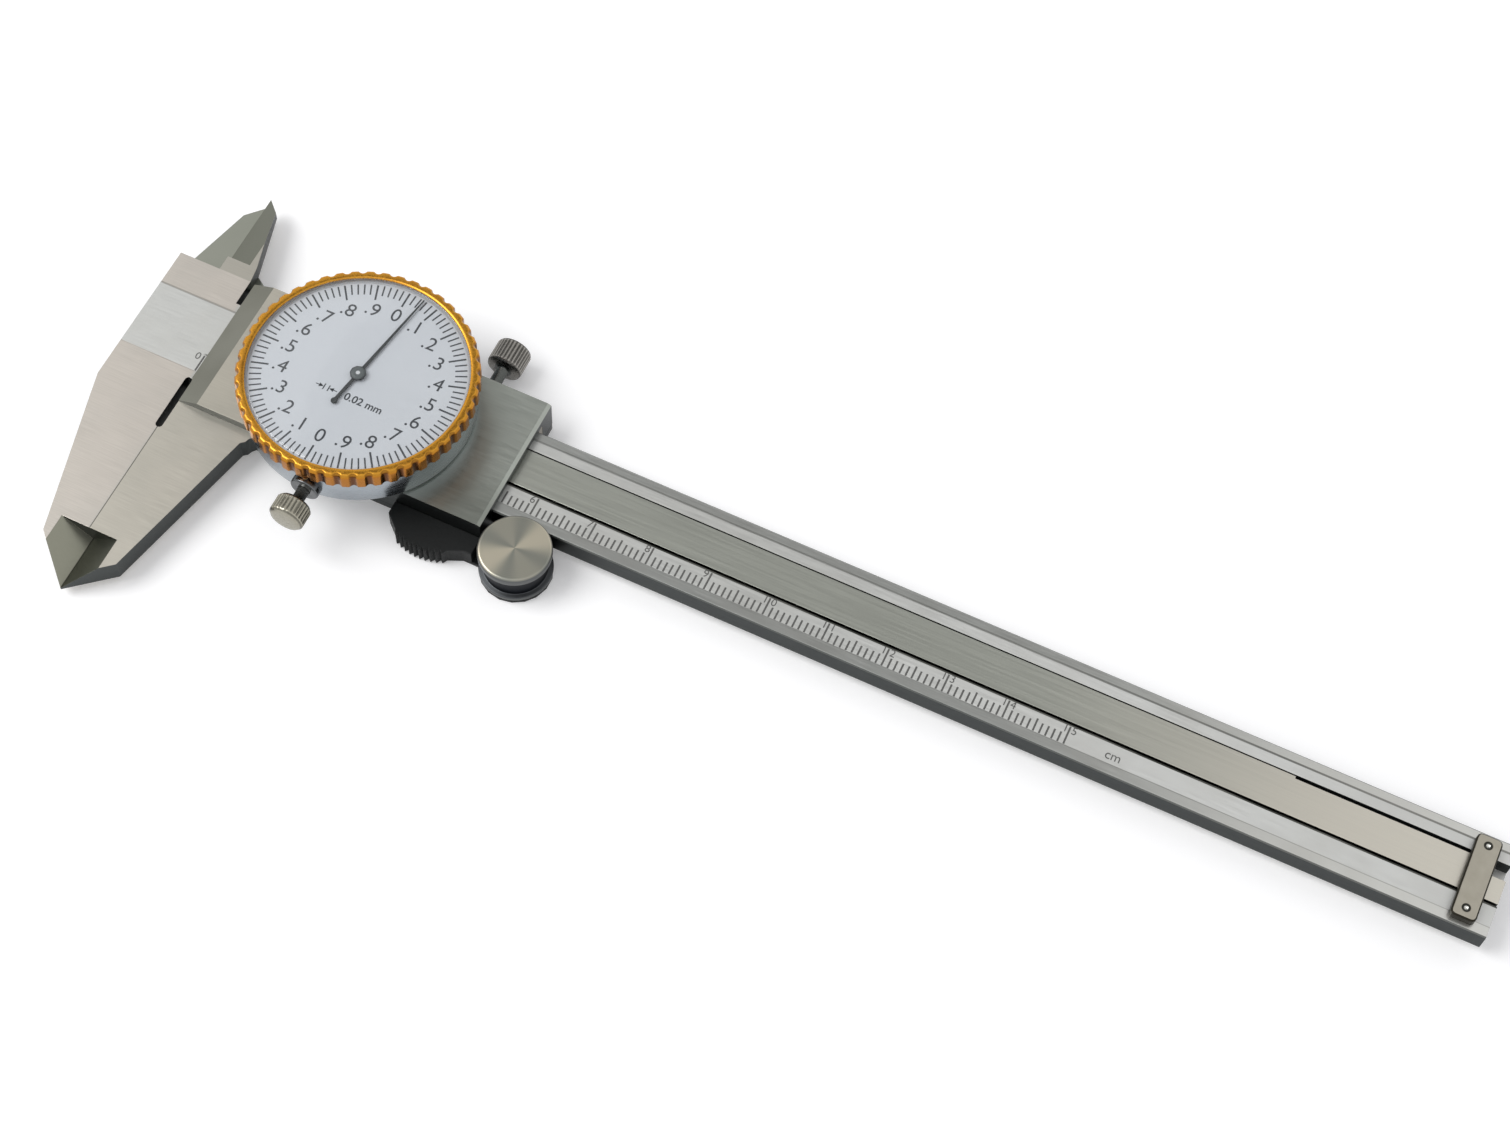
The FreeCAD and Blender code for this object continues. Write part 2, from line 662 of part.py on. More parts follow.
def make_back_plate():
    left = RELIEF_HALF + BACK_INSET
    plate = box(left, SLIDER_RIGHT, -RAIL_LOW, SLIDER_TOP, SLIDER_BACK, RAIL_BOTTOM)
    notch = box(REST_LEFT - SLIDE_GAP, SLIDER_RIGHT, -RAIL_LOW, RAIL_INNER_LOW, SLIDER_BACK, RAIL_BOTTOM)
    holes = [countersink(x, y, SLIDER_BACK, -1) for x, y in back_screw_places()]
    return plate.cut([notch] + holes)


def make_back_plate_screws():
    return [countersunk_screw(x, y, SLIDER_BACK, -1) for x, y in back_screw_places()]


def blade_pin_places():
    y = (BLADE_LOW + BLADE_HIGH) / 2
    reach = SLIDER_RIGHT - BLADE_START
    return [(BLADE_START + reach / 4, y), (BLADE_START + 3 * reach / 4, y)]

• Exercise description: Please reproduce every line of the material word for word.

• Result of this task:
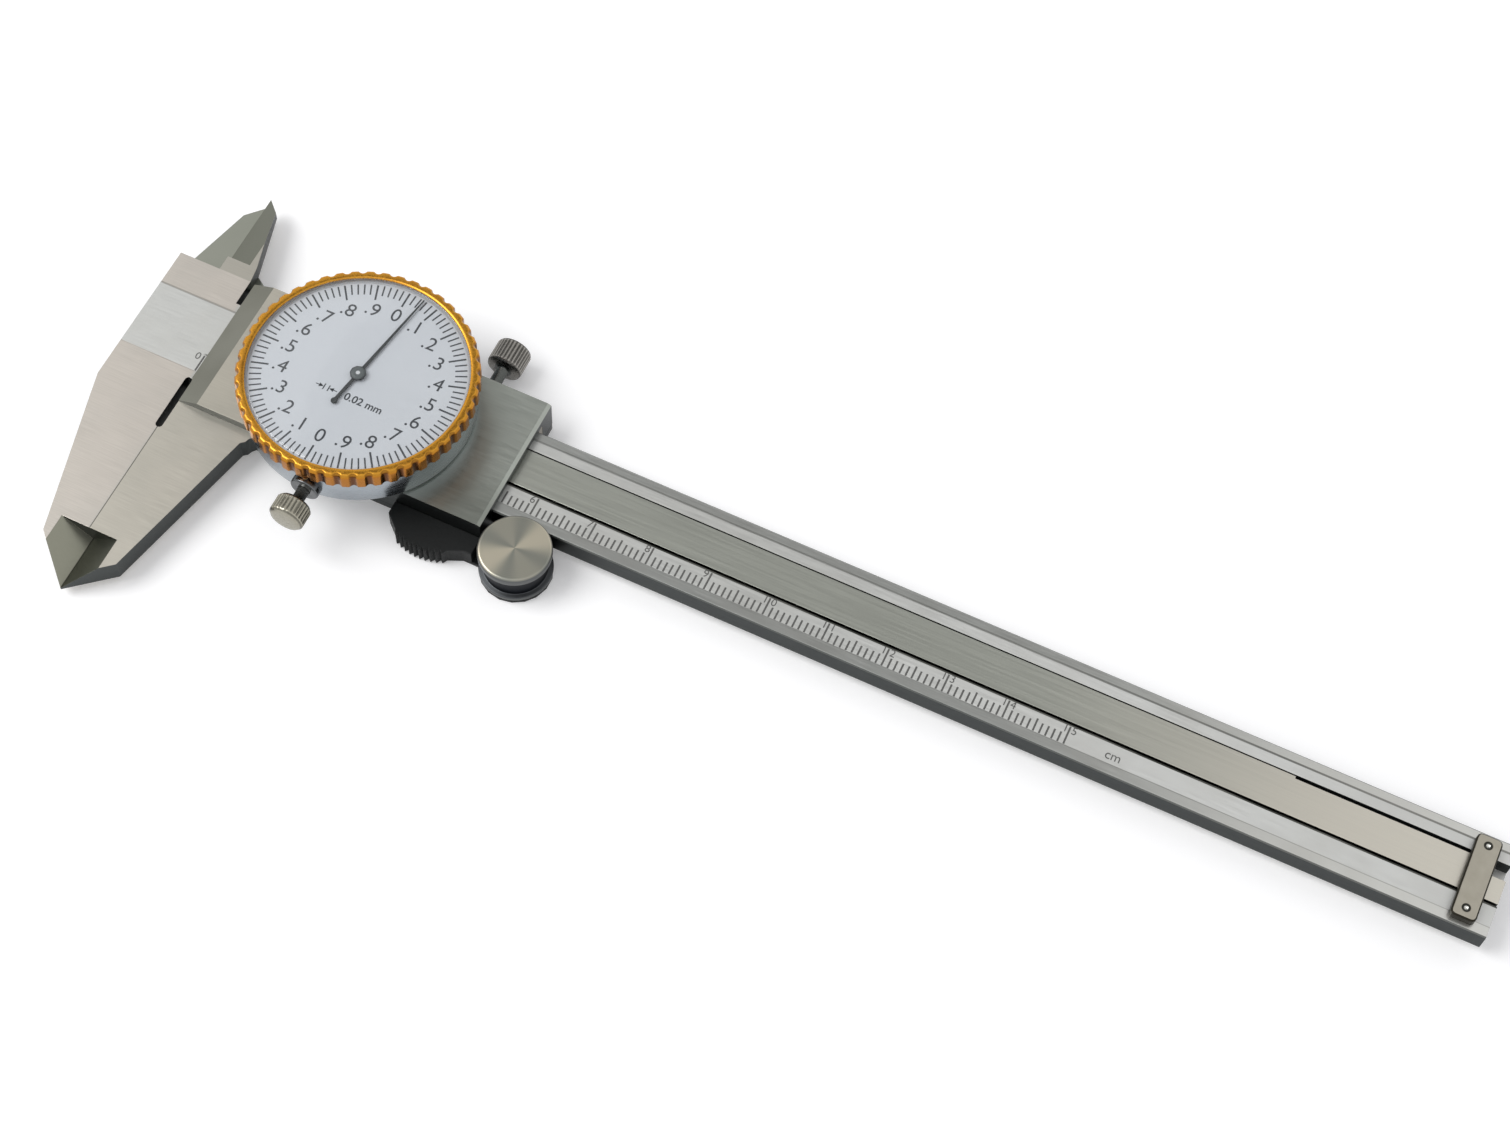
The FreeCAD and Blender code for this object continues. Write part 2, from line 662 of part.py on. More parts follow.
def make_back_plate():
    left = RELIEF_HALF + BACK_INSET
    plate = box(left, SLIDER_RIGHT, -RAIL_LOW, SLIDER_TOP, SLIDER_BACK, RAIL_BOTTOM)
    notch = box(REST_LEFT - SLIDE_GAP, SLIDER_RIGHT, -RAIL_LOW, RAIL_INNER_LOW, SLIDER_BACK, RAIL_BOTTOM)
    holes = [countersink(x, y, SLIDER_BACK, -1) for x, y in back_screw_places()]
    return plate.cut([notch] + holes)


def make_back_plate_screws():
    return [countersunk_screw(x, y, SLIDER_BACK, -1) for x, y in back_screw_places()]


def blade_pin_places():
    y = (BLADE_LOW + BLADE_HIGH) / 2
    reach = SLIDER_RIGHT - BLADE_START
    return [(BLADE_START + reach / 4, y), (BLADE_START + 3 * reach / 4, y)]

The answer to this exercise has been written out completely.